At some point I must arrange myself a clone of the database to be able to do my own queries.

Actually, since you've made those part of the topic of this bug (good idea), could you run a query to identify how many of them there are?

Were they all truncated to 2+2 digits? Hostnames were also valid back in the days, some of them are quite short.

At some point I must arrange myself a clone of the database to be able to do my own queries.

Yes! https://wikitech.wikimedia.org/wiki/Help:Tool_Labs#Quick_start is rather easy.

Scott added a subscriber: hoo.Sep 12 2015, 3:12 PM

Actually, since you've made those part of the topic of this bug (good idea), could you run a query to identify how many of them there are?

Were they all truncated to 2+2 digits? Hostnames were also valid back in the days, some of them are quite short.

First two IP quads, which is why my query suggestion includes that regular expression.

This comment by @hoo suggests that a search for "bomis" will net you some host names, e.g. cobrand.bomis.com. Some old related discussion is at T29992. I think @Graham87 is your man for asking about the extent of this stuff.

At some point I must arrange myself a clone of the database to be able to do my own queries.

Yes! https://wikitech.wikimedia.org/wiki/Help:Tool_Labs#Quick_start is rather easy.
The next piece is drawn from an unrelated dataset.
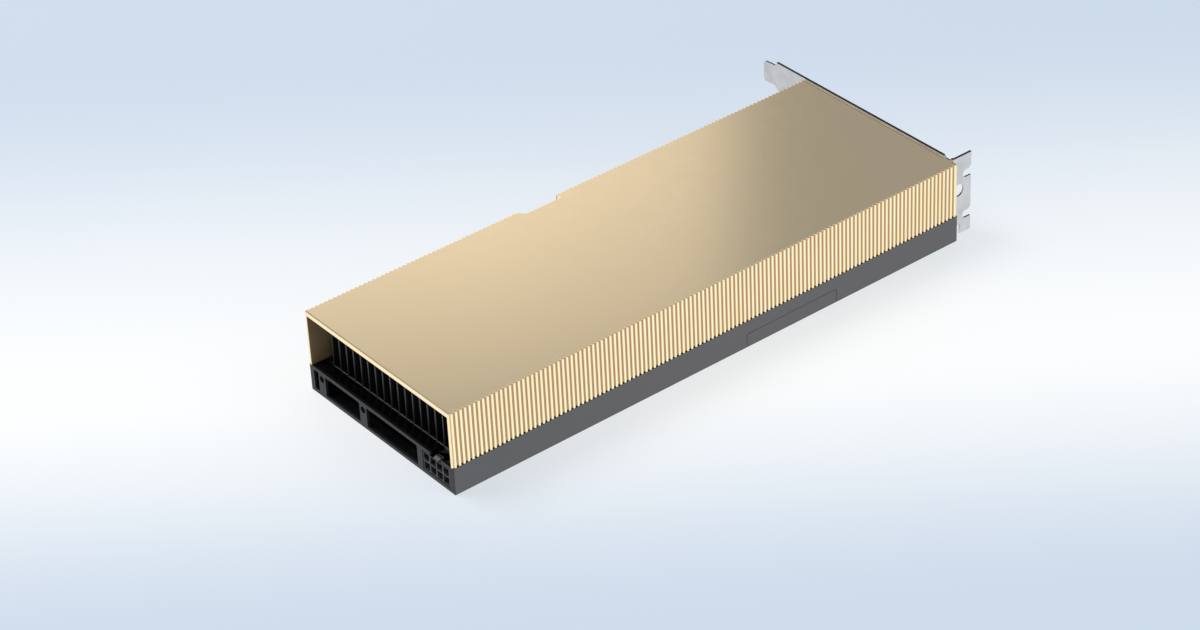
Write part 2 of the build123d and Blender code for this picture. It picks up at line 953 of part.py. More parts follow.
def power_connector():
    """The header's housing: eight keyed cavities, pin holes in the back and a latch ramp on top."""
    half = inlet_width / 2
    body = block(inlet_front, inlet_back, inlet_y - half, inlet_y + half, inlet_bottom, inlet_top)
    edge = pin_size / 2
    for index, (_, y, z) in enumerate(inlet_pin_places()):
        row, column = divmod(index, 4)
        keyed = (column in (0, 3)) == (row == 0)
        mouth = across(inlet_front - past) * Pos(y, z) * cavity_mouth(keyed)
        body -= extrude(mouth, cavity_depth + past)
        body -= block(inlet_front, inlet_back + past, y - edge, y + edge, z - edge, z + edge)
    return body + latch_ramp()


def power_pins():
    """Square pins that run back out of the housing and down through the board."""
    edge = pin_size / 2
    start = inlet_front + pin_setback
    pins = []
    for x, y, z in inlet_pin_places():
        tail_low = max(z - edge, board_top)
        pin = block(start, inlet_back, y - edge, y + edge, z - edge, z + edge)
        pin += block(inlet_back - bite, x + edge, y - edge, y + edge, tail_low, z + edge)
        pin += block(x - edge, x + edge, y - edge, y + edge, board_bottom - fit, z + edge)
        pins.append(pin)
    return Compound(children=pins)


def retainer_nuts():
    """Threaded inserts behind the two retainer holes of the end wall."""
    start = power_end + frame_wall
    end = start + retainer_nut_length
    nuts = []
    for y in retainer_places:
        nut = rod(start, end, y, retainer_height, retainer_nut_radius)
        nuts.append(nut - rod(start - past, end + past, y, retainer_height, retainer_thread_radius))
    return Compound(children=nuts)


# Bracket


def bracket_sheet():
    """The folded strip before its outline is cut: flange, plate and the leaning end of the tabs."""
    half = bracket_thickness / 2
    plate_x = bracket_end + half
    tip = flange_face + bracket_length
    path = FilletPolyline(
        (bracket_end + flange_reach, flange_face + half),
        (plate_x, flange_face + half),
        (plate_x, tip - tab_bend),
        (plate_x - tab_lean, tip),
        radius=bend_radius + half,
    )
    return Pos(0, 0, bracket_low) * extrude(trace(path, bracket_thickness), bracket_height)


def bracket_stencil():
    """The plate's outline seen along X, with its two tabs and their sloped shoulders."""
    near = -half_width
    tip = flange_face + bracket_length
    root = tip - tab_length
    neck = root - shoulder
    lower = bracket_low + tab_low
    upper = lower + slot_pitch
    outline = Polygon(
        (near, bracket_low),
        (neck, bracket_low),
        (neck, lower - shoulder),
        (root, lower),
        (tip, lower),
        (tip, lower + tab_width),
        (root, lower + tab_width),
        (root - tab_relief, lower + tab_width + tab_relief),
        (root - tab_relief, upper - tab_relief),
        (root, upper),
        (tip, upper),
        (tip, upper + tab_width),
        (root, upper + tab_width),
        (root - tab_step, bracket_top),
        (near, bracket_top),
        align=None,
    )
    corners = [v for v in outline.vertices() if abs(v.X - tip) < bite]
    return fillet(corners, tab_radius)


def flange_cutters():
    """Cutters for the flange: two screw slots with a flared mouth, the hole and the heel."""
    outer = bracket_end + flange_reach
    low = flange_face - past
    high = flange_face + bracket_thickness + bend_radius
    half = screw_slot_width / 2
    cutters = []
    for index in range(2):
        z = bracket_low + screw_slot_low + index * slot_pitch
        centre = outer - screw_slot_depth + half
        cutters.append(block(centre, outer + past, low, high, z - half, z + half))
        round_end = Cylinder(half, high - low)
        cutters.append(Pos(centre, (low + high) / 2, z) * Rot(90, 0, 0) * round_end)
        flare = Polygon(
            (outer - screw_slot_flare, z),
            (outer + past, z),
            (outer + past, z + half + screw_slot_flare + past),
            (outer - screw_slot_flare, z + half),
            align=None,
        )
        cutters.append(Pos(0, high, 0) * extrude(Plane.XZ * flare, high - low))
    x, z = bracket_end + flange_hole_reach, bracket_low + flange_hole_height
    hole = Cylinder(flange_hole_radius, high - low)
    cutters.append(Pos(x, (low + high) / 2, z) * Rot(90, 0, 0) * hole)
    heel_top = bracket_low + heel_height
    heel = block(bracket_end - past, bracket_end + heel_reach, low, high, bracket_low - past, heel_top)
    return cutters + [heel]


def plate_cutters():
    """Cutters for the vents, the countersunk screw holes and the notch beside the fold."""
    sheet = across(bracket_end - past)
    depth = bracket_thickness + 2 * past
    vent = SlotOverall(vent_length, vent_width, rotation=90)
    vents = [Pos(y, z) for z in vent_rows for _, y in grid(1, vent_count, 0, fin_pitch)]
    cutters = [extrude(sheet * place * vent, depth) for place in vents]
    for y, z in bracket_screw_places:
        sink = Cone(screw_bore, head_bore, bracket_thickness)
        cutters.append(Pos(bracket_end + bracket_thickness / 2, y, z) * Rot(0, 90, 0) * sink)
    fold_side = flange_face + bracket_thickness + bend_radius
    slope = fold_side + fold_notch_width
    notch = Polygon(
        (fold_side, bracket_top - fold_notch_depth),
        (slope, bracket_top - fold_notch_depth),
        (slope + fold_notch_depth + past, bracket_top + past),
        (fold_side, bracket_top + past),
        align=None,
    )
    return cutters + [extrude(sheet * notch, depth)]


def io_bracket():
    """The steel bracket: folded sheet, cut to outline, with slots, tabs and vents."""
    depth = tab_lean + flange_reach + 2 * past
    bracket = bracket_sheet() & extrude(across(bracket_end - tab_lean - past) * bracket_stencil(), depth)
    for cutter in flange_cutters() + plate_cutters():
        bracket -= cutter
    return bracket


# Screws


def housing_screws():
    """Countersunk screws through the back plate and the board."""
    neck = backplate_thickness - head_gap
    head = Pos(0, 0, head_gap + neck / 2) * Cone(screw_head_radius, screw_radius, neck)
    shape = head + upright(0, 0, backplate_thickness - bite, board_top + screw_grip, screw_radius)
    return Compound(children=[Pos(x, y, 0) * shape for x, y in housing_screw_places()])


def shroud_screws():
    """Pan-head screws up through the frame's ledges into the shroud's lugs."""
    screws = []
    for x, y in shroud_screw_places():
        head = upright(x, y, ledge_low - screw_head_height, ledge_low, screw_head_radius)
        screws.append(head + upright(x, y, ledge_low, band_height + screw_grip, screw_radius))
    return Compound(children=screws)


def brace_screws():
    """Pan-head screws through the brace and the board into the cooler."""
    low = board_bottom - brace_thickness
    screws = []
    for x, y in brace_screw_places():
        head = upright(x, y, low - brace_head_height, low, brace_head_radius)
        screws.append(head + upright(x, y, low, board_top + screw_grip, screw_radius))
    return Compound(children=screws)


def bracket_screws():
    """Countersunk screws through the bracket into the frame and the shroud."""
    neck = bracket_thickness - head_gap
    screws = []
    for y, z in bracket_screw_places:
        head = Cone(screw_radius, screw_head_radius, neck)
        place = Pos(bracket_end + neck / 2, y, z) * Rot(0, 90, 0)
        screws.append(place * head + rod(bracket_end - screw_grip, bracket_end + bite, y, z, screw_radius))
    return Compound(children=screws)


# Every piece of the card, under its own name

PIECES = (
    top_shroud,
    base_frame,
    backplate,
    link_cover,
    io_bracket,
    circuit_board,
    edge_contacts,
    link_contacts,
    cold_plate,
    cooling_fins,
    inductor_pads,
    stage_pads,
    backplate_pads,
    gpu_substrate,
    package_ring,
    processor_die,
    memory_stacks,
    thermal_paste,
    spring_brace,
    power_inductors,
    power_stages,
    input_capacitors,
    output_capacitors,
    rear_capacitors,
    input_choke,
    input_fuses,
    phase_controllers,
    monitor_chip,
    firmware_chip,
    clock_crystal,
    power_connector,
    power_pins,
    retainer_nuts,
    housing_screws,
    shroud_screws,
    brace_screws,
    bracket_screws,
)

os.makedirs("parts", exist_ok=True)
for piece in PIECES:
    export_step(piece(), f"parts/{piece.__name__}.step")
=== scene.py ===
"""Looks of a passive accelerator card: a fluted gold cover on a dark frame, with black fins inside.

Lengths are in millimetres in the classes and become metres where a mesh is made. The frame is the card's
own: +X runs from the power end to the bracket, +Y towards the edge contacts and +Z out through the cover.
"""

import logging
import math
from dataclasses import dataclass
from enum import Enum

import bmesh
import bpy
import numpy as np
from mathutils import Matrix, Vector


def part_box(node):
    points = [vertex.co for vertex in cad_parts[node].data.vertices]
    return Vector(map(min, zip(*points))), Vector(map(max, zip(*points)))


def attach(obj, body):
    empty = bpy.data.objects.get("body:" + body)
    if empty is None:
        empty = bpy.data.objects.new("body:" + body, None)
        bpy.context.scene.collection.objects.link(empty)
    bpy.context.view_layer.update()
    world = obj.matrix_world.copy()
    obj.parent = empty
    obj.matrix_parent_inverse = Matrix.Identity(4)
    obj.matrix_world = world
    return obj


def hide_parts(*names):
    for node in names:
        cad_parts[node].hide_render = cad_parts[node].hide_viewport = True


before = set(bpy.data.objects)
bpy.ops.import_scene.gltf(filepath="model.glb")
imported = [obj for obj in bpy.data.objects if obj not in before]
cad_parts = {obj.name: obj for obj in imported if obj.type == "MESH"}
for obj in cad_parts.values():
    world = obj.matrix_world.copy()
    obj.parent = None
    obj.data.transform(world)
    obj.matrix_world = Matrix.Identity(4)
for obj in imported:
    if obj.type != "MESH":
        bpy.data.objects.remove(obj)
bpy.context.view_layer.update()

MM = 0.001
IMAGE_WIDTH = 1200
LOG = logging.getLogger("card")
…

Thanks! I'll be sure to look into it when I have sufficient mental time.

Yes, the truncated IP address contained two octets.

The hostnames were from 2001, not 2002, and always started with a lower-case letter. There's a list of edits on the English Wikipedia containing such usernames at:
https://en.wikipedia.org/wiki/User:Nemo_bis/Bug_323_revisions/Anonymous
And there's a list of those that have been deleted at:
https://en.wikipedia.org/wiki/User:Nemo_bis/Bug_323_revisions/Deleted#Anonymous

Scott added a comment.Sep 12 2015, 4:50 PM

Thanks Graham. Okay, so from the name of that list (@Nemo_bis's own, I see) it's bug T2323 for those.

@Legoktm What's the next action needed for this?